→ **Direction**:
Return every record exactly as written.

───── Records supplied ─────

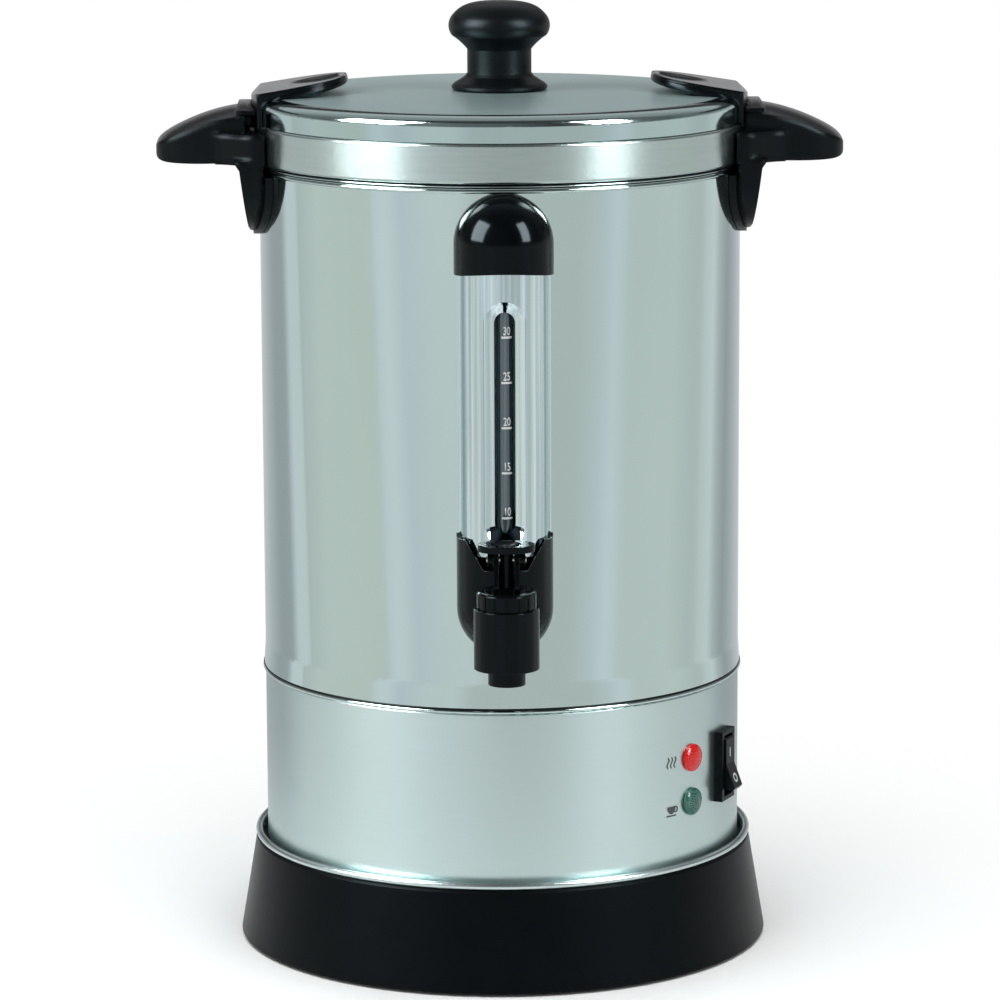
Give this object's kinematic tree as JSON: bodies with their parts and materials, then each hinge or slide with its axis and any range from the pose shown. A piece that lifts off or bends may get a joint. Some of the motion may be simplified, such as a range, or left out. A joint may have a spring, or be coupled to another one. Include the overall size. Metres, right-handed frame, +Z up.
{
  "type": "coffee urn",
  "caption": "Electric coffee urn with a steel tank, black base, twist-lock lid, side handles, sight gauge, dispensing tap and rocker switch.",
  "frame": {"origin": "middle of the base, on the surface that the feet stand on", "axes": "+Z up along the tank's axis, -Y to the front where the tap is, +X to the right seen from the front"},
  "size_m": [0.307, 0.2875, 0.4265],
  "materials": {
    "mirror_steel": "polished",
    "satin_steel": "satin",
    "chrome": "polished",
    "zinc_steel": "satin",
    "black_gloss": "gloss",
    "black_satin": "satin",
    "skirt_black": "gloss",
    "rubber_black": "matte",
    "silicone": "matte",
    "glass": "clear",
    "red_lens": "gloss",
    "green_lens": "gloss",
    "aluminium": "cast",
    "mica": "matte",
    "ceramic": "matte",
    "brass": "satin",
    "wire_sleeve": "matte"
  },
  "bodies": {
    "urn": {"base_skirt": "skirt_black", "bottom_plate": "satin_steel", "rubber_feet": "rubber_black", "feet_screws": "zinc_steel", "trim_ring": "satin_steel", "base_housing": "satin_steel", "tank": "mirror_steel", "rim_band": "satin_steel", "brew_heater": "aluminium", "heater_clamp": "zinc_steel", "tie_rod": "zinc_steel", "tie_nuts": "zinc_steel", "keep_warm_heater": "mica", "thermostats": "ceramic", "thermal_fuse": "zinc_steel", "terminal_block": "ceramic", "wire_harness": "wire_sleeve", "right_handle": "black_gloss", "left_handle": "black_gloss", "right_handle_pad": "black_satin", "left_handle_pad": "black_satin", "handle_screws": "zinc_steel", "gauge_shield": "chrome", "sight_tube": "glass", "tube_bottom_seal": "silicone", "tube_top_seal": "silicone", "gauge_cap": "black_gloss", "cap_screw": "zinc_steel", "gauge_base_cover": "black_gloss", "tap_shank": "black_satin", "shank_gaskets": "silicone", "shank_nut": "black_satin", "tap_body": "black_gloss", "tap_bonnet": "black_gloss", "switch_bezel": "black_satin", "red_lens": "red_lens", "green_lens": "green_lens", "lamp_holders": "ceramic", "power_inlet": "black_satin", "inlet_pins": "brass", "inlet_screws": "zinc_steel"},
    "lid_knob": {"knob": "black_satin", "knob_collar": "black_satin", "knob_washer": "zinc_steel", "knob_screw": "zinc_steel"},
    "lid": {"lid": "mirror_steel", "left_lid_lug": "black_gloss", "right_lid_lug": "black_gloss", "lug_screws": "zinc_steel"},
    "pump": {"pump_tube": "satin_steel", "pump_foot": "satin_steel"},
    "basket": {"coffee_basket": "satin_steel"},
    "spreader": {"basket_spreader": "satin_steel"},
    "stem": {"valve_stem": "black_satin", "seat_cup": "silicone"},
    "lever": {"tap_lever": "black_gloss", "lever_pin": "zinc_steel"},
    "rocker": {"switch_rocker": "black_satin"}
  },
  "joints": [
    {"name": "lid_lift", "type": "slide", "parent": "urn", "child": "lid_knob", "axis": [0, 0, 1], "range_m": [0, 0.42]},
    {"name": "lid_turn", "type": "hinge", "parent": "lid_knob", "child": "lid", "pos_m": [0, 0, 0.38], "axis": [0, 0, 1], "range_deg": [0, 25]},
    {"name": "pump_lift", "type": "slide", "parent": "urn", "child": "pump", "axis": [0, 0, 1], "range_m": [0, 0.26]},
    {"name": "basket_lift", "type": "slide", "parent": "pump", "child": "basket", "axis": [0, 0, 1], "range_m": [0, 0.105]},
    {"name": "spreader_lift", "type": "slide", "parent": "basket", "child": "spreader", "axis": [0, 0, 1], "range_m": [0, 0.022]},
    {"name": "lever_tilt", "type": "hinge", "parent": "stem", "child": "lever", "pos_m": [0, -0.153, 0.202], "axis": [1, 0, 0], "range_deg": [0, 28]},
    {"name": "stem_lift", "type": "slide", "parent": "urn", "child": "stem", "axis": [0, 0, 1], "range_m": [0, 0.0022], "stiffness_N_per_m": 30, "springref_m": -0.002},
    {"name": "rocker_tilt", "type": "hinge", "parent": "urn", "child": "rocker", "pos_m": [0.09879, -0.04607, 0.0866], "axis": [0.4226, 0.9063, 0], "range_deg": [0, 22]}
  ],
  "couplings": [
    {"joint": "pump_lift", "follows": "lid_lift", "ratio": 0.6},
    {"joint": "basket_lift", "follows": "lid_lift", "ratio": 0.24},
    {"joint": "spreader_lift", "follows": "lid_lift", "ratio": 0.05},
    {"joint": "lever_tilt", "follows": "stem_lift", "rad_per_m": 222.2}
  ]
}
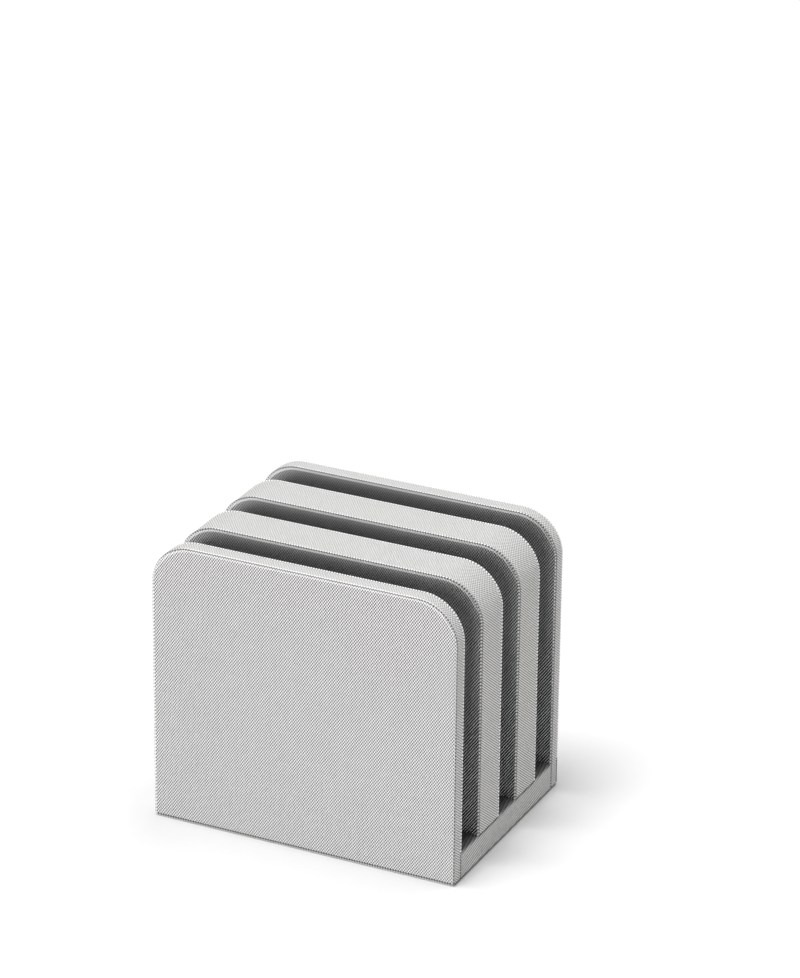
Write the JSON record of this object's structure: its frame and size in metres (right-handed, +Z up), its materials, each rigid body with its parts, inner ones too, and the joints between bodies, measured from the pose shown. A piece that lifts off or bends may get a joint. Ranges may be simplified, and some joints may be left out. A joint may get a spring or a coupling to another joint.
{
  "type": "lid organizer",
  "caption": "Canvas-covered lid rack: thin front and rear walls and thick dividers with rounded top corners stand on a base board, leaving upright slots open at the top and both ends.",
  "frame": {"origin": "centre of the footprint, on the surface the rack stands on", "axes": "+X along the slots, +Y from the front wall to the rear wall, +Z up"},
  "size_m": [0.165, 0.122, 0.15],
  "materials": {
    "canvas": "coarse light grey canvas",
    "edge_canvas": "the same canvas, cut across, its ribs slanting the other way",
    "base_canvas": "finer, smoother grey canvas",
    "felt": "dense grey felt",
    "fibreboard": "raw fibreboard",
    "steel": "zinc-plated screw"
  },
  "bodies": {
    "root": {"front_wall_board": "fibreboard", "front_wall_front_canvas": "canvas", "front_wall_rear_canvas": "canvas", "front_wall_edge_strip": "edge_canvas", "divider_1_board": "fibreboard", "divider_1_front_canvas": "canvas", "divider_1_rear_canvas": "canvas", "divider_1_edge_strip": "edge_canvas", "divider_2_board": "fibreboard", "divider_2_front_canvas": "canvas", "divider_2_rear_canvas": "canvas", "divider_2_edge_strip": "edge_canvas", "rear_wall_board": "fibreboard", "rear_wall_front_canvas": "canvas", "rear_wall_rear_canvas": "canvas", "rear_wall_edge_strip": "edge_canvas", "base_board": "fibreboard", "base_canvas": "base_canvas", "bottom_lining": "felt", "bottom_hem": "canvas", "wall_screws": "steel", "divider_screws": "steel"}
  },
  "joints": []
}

─────

→ **Right answer**:
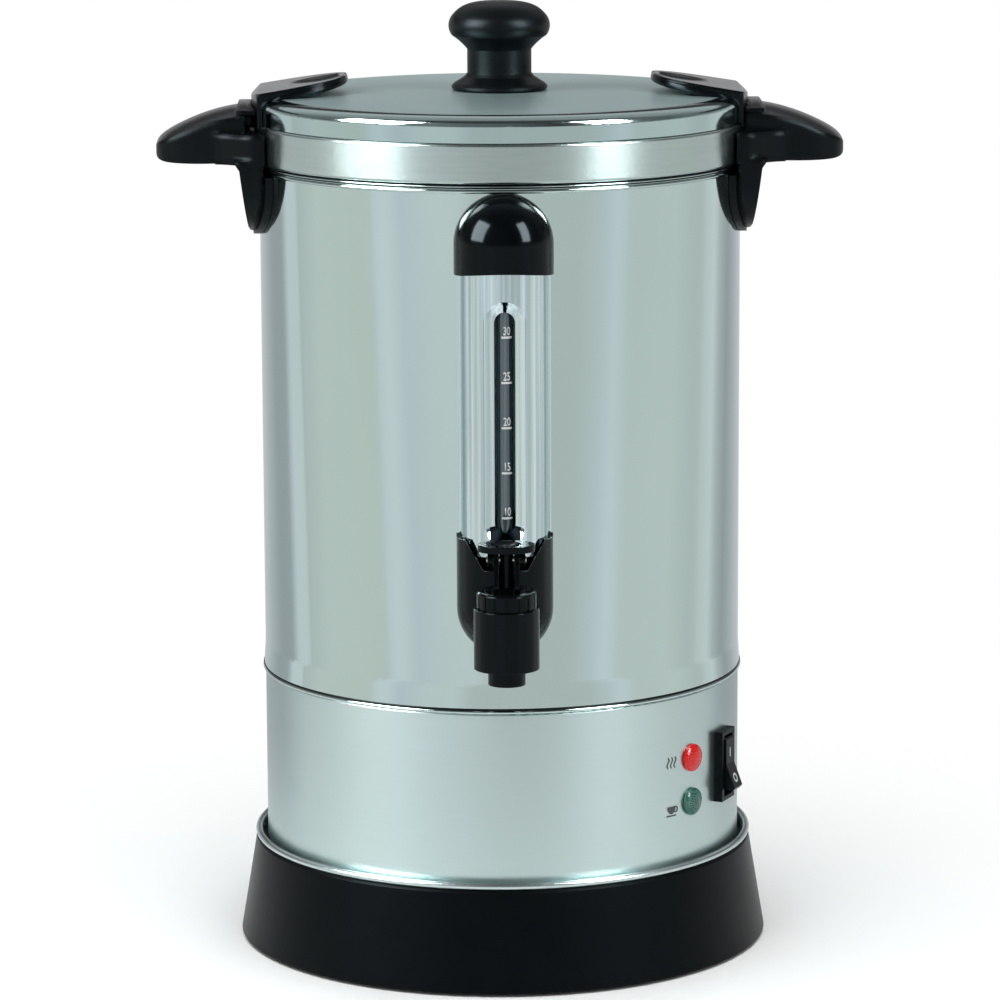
Give this object's kinematic tree as JSON: bodies with their parts and materials, then each hinge or slide with its axis and any range from the pose shown. A piece that lifts off or bends may get a joint. Some of the motion may be simplified, such as a range, or left out. A joint may have a spring, or be coupled to another one. Include the overall size. Metres, right-handed frame, +Z up.
{
  "type": "coffee urn",
  "caption": "Electric coffee urn with a steel tank, black base, twist-lock lid, side handles, sight gauge, dispensing tap and rocker switch.",
  "frame": {"origin": "middle of the base, on the surface that the feet stand on", "axes": "+Z up along the tank's axis, -Y to the front where the tap is, +X to the right seen from the front"},
  "size_m": [0.307, 0.2875, 0.4265],
  "materials": {
    "mirror_steel": "polished",
    "satin_steel": "satin",
    "chrome": "polished",
    "zinc_steel": "satin",
    "black_gloss": "gloss",
    "black_satin": "satin",
    "skirt_black": "gloss",
    "rubber_black": "matte",
    "silicone": "matte",
    "glass": "clear",
    "red_lens": "gloss",
    "green_lens": "gloss",
    "aluminium": "cast",
    "mica": "matte",
    "ceramic": "matte",
    "brass": "satin",
    "wire_sleeve": "matte"
  },
  "bodies": {
    "urn": {"base_skirt": "skirt_black", "bottom_plate": "satin_steel", "rubber_feet": "rubber_black", "feet_screws": "zinc_steel", "trim_ring": "satin_steel", "base_housing": "satin_steel", "tank": "mirror_steel", "rim_band": "satin_steel", "brew_heater": "aluminium", "heater_clamp": "zinc_steel", "tie_rod": "zinc_steel", "tie_nuts": "zinc_steel", "keep_warm_heater": "mica", "thermostats": "ceramic", "thermal_fuse": "zinc_steel", "terminal_block": "ceramic", "wire_harness": "wire_sleeve", "right_handle": "black_gloss", "left_handle": "black_gloss", "right_handle_pad": "black_satin", "left_handle_pad": "black_satin", "handle_screws": "zinc_steel", "gauge_shield": "chrome", "sight_tube": "glass", "tube_bottom_seal": "silicone", "tube_top_seal": "silicone", "gauge_cap": "black_gloss", "cap_screw": "zinc_steel", "gauge_base_cover": "black_gloss", "tap_shank": "black_satin", "shank_gaskets": "silicone", "shank_nut": "black_satin", "tap_body": "black_gloss", "tap_bonnet": "black_gloss", "switch_bezel": "black_satin", "red_lens": "red_lens", "green_lens": "green_lens", "lamp_holders": "ceramic", "power_inlet": "black_satin", "inlet_pins": "brass", "inlet_screws": "zinc_steel"},
    "lid_knob": {"knob": "black_satin", "knob_collar": "black_satin", "knob_washer": "zinc_steel", "knob_screw": "zinc_steel"},
    "lid": {"lid": "mirror_steel", "left_lid_lug": "black_gloss", "right_lid_lug": "black_gloss", "lug_screws": "zinc_steel"},
    "pump": {"pump_tube": "satin_steel", "pump_foot": "satin_steel"},
    "basket": {"coffee_basket": "satin_steel"},
    "spreader": {"basket_spreader": "satin_steel"},
    "stem": {"valve_stem": "black_satin", "seat_cup": "silicone"},
    "lever": {"tap_lever": "black_gloss", "lever_pin": "zinc_steel"},
    "rocker": {"switch_rocker": "black_satin"}
  },
  "joints": [
    {"name": "lid_lift", "type": "slide", "parent": "urn", "child": "lid_knob", "axis": [0, 0, 1], "range_m": [0, 0.42]},
    {"name": "lid_turn", "type": "hinge", "parent": "lid_knob", "child": "lid", "pos_m": [0, 0, 0.38], "axis": [0, 0, 1], "range_deg": [0, 25]},
    {"name": "pump_lift", "type": "slide", "parent": "urn", "child": "pump", "axis": [0, 0, 1], "range_m": [0, 0.26]},
    {"name": "basket_lift", "type": "slide", "parent": "pump", "child": "basket", "axis": [0, 0, 1], "range_m": [0, 0.105]},
    {"name": "spreader_lift", "type": "slide", "parent": "basket", "child": "spreader", "axis": [0, 0, 1], "range_m": [0, 0.022]},
    {"name": "lever_tilt", "type": "hinge", "parent": "stem", "child": "lever", "pos_m": [0, -0.153, 0.202], "axis": [1, 0, 0], "range_deg": [0, 28]},
    {"name": "stem_lift", "type": "slide", "parent": "urn", "child": "stem", "axis": [0, 0, 1], "range_m": [0, 0.0022], "stiffness_N_per_m": 30, "springref_m": -0.002},
    {"name": "rocker_tilt", "type": "hinge", "parent": "urn", "child": "rocker", "pos_m": [0.09879, -0.04607, 0.0866], "axis": [0.4226, 0.9063, 0], "range_deg": [0, 22]}
  ],
  "couplings": [
    {"joint": "pump_lift", "follows": "lid_lift", "ratio": 0.6},
    {"joint": "basket_lift", "follows": "lid_lift", "ratio": 0.24},
    {"joint": "spreader_lift", "follows": "lid_lift", "ratio": 0.05},
    {"joint": "lever_tilt", "follows": "stem_lift", "rad_per_m": 222.2}
  ]
}
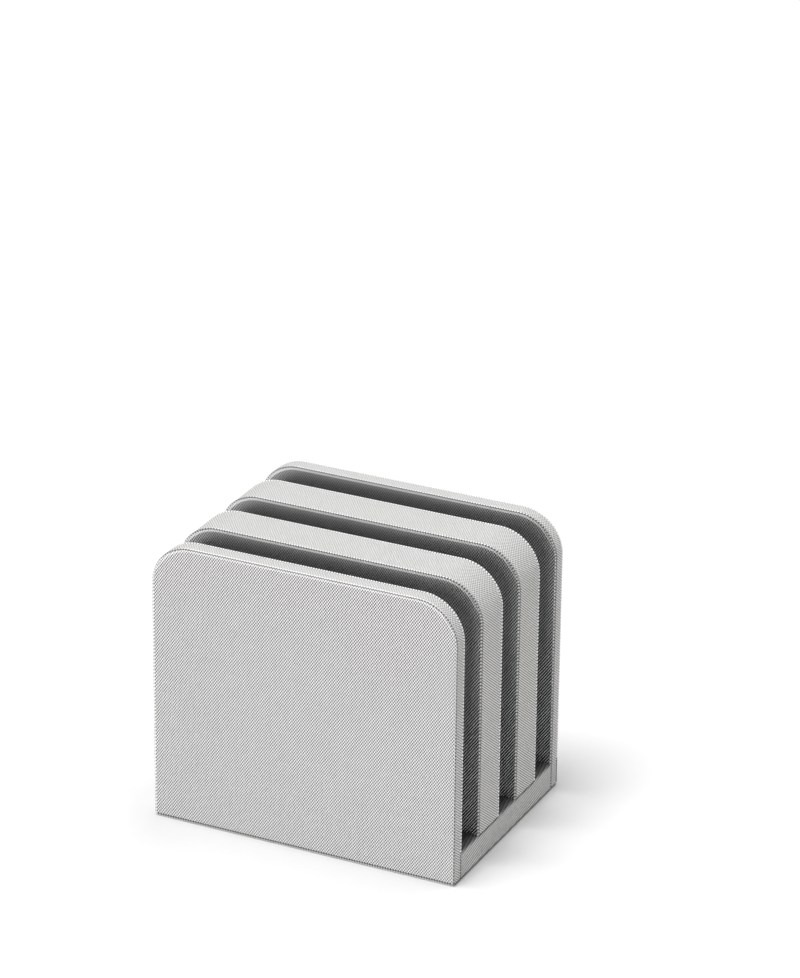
Write the JSON record of this object's structure: its frame and size in metres (right-handed, +Z up), its materials, each rigid body with its parts, inner ones too, and the joints between bodies, measured from the pose shown. A piece that lifts off or bends may get a joint. Ranges may be simplified, and some joints may be left out. A joint may get a spring or a coupling to another joint.
{
  "type": "lid organizer",
  "caption": "Canvas-covered lid rack: thin front and rear walls and thick dividers with rounded top corners stand on a base board, leaving upright slots open at the top and both ends.",
  "frame": {"origin": "centre of the footprint, on the surface the rack stands on", "axes": "+X along the slots, +Y from the front wall to the rear wall, +Z up"},
  "size_m": [0.165, 0.122, 0.15],
  "materials": {
    "canvas": "coarse light grey canvas",
    "edge_canvas": "the same canvas, cut across, its ribs slanting the other way",
    "base_canvas": "finer, smoother grey canvas",
    "felt": "dense grey felt",
    "fibreboard": "raw fibreboard",
    "steel": "zinc-plated screw"
  },
  "bodies": {
    "root": {"front_wall_board": "fibreboard", "front_wall_front_canvas": "canvas", "front_wall_rear_canvas": "canvas", "front_wall_edge_strip": "edge_canvas", "divider_1_board": "fibreboard", "divider_1_front_canvas": "canvas", "divider_1_rear_canvas": "canvas", "divider_1_edge_strip": "edge_canvas", "divider_2_board": "fibreboard", "divider_2_front_canvas": "canvas", "divider_2_rear_canvas": "canvas", "divider_2_edge_strip": "edge_canvas", "rear_wall_board": "fibreboard", "rear_wall_front_canvas": "canvas", "rear_wall_rear_canvas": "canvas", "rear_wall_edge_strip": "edge_canvas", "base_board": "fibreboard", "base_canvas": "base_canvas", "bottom_lining": "felt", "bottom_hem": "canvas", "wall_screws": "steel", "divider_screws": "steel"}
  },
  "joints": []
}